Here's a great one I make all the time. It's from "The Penny Whistle Lunch Box Book" that I got when my son was little (copyright 1989!) He's now almost 21.
BANANA BREAD
The recipe has part white flour, but I always use ALL whole wheat flour and it's really, really good!
1/2 cup (1 stick) butter or margarine, softened
3/4 cup packed brown sugar
1 egg
1 cup whole wheat flour
1/2 cup unbleached white flour (I use more whole wheat)
1 teaspoon baking soda
1/2 teaspoon salt
1/4 teaspoon ground cinnamon (sometimes I use more)
2 or 3 ripe bananas, mashed (good either way)
1/4 cup buttermilk or plain yogurt (I have used plain milk successfully)

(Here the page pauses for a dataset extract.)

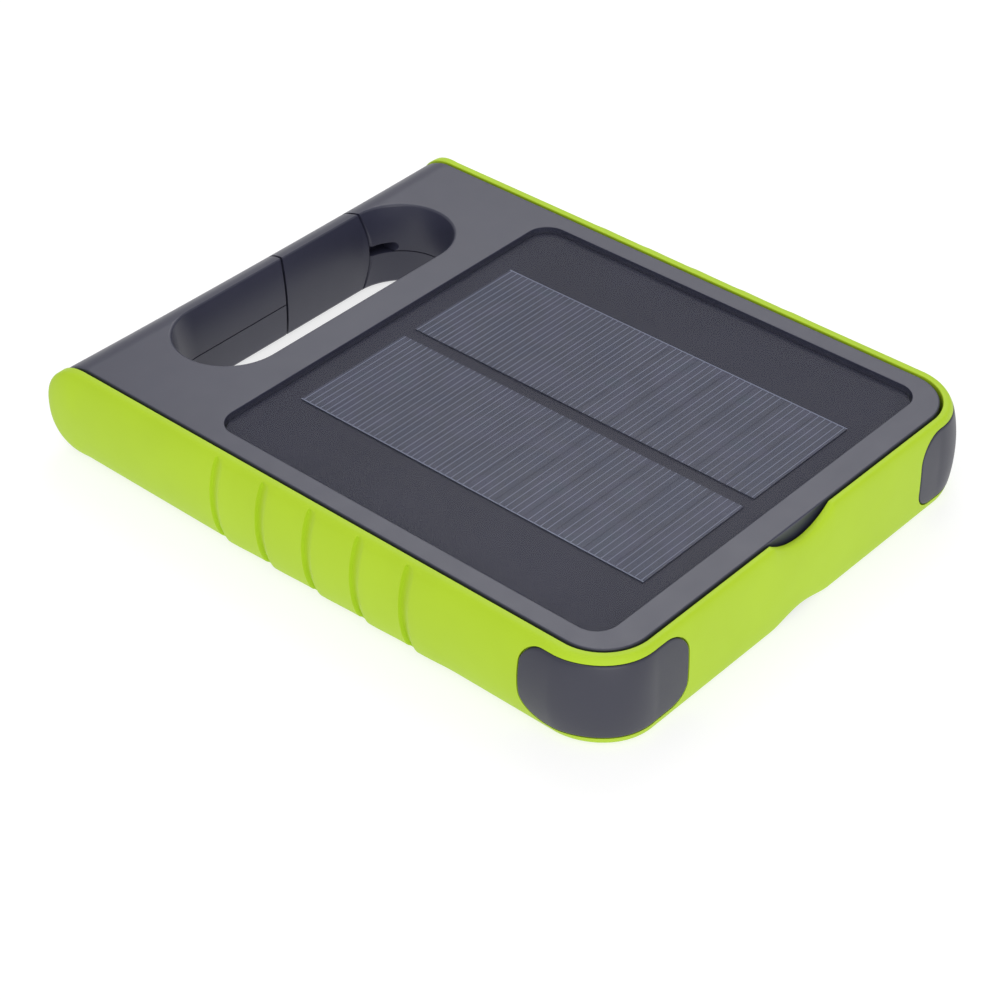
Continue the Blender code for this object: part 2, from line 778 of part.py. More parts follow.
def frame_blank(bm):
    """Rings at growing distance from the mid height, first outside and then inside."""
    spots = frame_stations()
    cheek_turns = [math.radians(90 - 180 * i / 10) for i in range(1, 10)]
    over, under = math.pi / 2, -math.pi / 2

    def flat(spot, share, turn):
        return 0.0

    def place(spot, share, turn, depth_of):
        x, y, nx, ny = spot[:4]
        depth = depth_of(spot, share, turn)
        across, up = abs(math.cos(turn)), abs(math.sin(turn))
        reach = (across**CHEEK_PLAN_POWER + up**CHEEK_PLAN_POWER) ** (-1 / CHEEK_PLAN_POWER)
        radius = MID_Z * share * reach
        end = radius * math.cos(turn)
        return bm.verts.new(
            (x + nx * depth, y + ny * depth + end, MID_Z + radius * math.sin(turn))
        )

    def ring(share, depth_of):
        top = [place(spot, share, over, depth_of) for spot in spots]
        right = [place(spots[-1], share, turn, depth_of) for turn in cheek_turns]
        low = [place(spot, share, under, depth_of) for spot in reversed(spots)]
        left = [place(spots[0], share, turn, depth_of) for turn in reversed(cheek_turns)]
        return top + right + low + left

    def spine(depth_of):
        """The row of points at mid height, once for the top and once for the underside."""
        row = [place(spot, 0.0, over, depth_of) for spot in spots]
        caps = len(cheek_turns)
        return row + [row[-1]] * caps + row[::-1] + [row[0]] * caps

    inner_edge = 1 - 0.4 * MM / MID_Z
    rings = [spine(frame_depth)]
    rings += [ring(share, frame_depth) for share in (0.25, 0.48, 0.68, 0.83, 0.92, 0.975, 1.0)]
    rings += [ring(inner_edge, flat), spine(flat)]
    for lower, upper in zip(rings, rings[1:]):
        for i in range(len(lower)):
            j = (i + 1) % len(lower)
            corners = []
            for vert in (lower[i], lower[j], upper[j], upper[i]):
                if vert not in corners:
                    corners.append(vert)
            bm.faces.new(corners)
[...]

1 cup chopped walnuts or sunflower seeds (it says "optional", but I always like nuts and raisins in my quick breads!)
Preheat oven 350 degrees. Butter a 9x5 inch loaf pan.
In the bowl of an electric mixer, cream the butter with the sugar until the mixture is fluffly. Beat in the egg.

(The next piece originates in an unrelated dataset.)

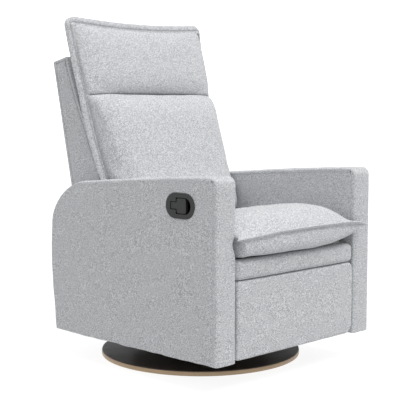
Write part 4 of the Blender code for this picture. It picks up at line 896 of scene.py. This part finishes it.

In a separate bowl, combine flours, baking soda, salt and cinnamon.
In a small bowl, mash bananas with a fork and stir in milk or yogurt until well blended.

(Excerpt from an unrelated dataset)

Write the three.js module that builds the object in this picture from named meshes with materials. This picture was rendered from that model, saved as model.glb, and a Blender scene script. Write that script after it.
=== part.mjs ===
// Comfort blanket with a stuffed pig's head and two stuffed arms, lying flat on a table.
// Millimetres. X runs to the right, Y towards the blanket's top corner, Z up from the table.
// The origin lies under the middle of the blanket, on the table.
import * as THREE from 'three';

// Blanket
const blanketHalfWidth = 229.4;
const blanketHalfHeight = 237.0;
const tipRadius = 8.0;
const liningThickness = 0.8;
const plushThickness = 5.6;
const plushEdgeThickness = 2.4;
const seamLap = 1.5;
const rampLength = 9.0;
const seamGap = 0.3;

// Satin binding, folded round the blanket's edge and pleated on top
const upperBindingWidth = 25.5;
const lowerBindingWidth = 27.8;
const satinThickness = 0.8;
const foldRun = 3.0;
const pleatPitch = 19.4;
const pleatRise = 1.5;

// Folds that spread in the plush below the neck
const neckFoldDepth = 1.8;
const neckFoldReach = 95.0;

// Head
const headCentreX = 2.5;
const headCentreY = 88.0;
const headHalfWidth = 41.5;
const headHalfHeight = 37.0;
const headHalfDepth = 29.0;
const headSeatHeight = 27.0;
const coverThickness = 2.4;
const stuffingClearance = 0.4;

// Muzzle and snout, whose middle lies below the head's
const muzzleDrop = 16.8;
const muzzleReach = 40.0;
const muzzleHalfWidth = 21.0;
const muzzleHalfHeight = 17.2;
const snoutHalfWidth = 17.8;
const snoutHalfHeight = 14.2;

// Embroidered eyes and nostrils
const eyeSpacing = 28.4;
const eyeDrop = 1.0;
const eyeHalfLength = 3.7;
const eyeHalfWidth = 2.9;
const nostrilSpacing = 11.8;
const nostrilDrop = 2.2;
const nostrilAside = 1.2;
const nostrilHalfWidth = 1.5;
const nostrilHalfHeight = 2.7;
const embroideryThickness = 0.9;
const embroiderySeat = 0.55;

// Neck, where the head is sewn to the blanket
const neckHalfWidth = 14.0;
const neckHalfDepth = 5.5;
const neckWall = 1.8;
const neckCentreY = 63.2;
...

Alternately add the flour mixture and the banana mixture to the creamed butter, mixing thoroughly after each addition, and beating until all the ingredients are thoroughly combined. Fold in the walnuts by hand, spread into loaf pan and bake:
50 minutes to One Hour, or until a toothpick inserted in the center comes out clean.
Let the bread stand in the pan on a wire rack for at least 15 minutes. Remove from pan and let sit at room temperature to cool. When firm, wrap in plastic wrap, or seal in plastic storage bag.
This is really good plain, or with butter, or cream cheese, or peanut butter on it!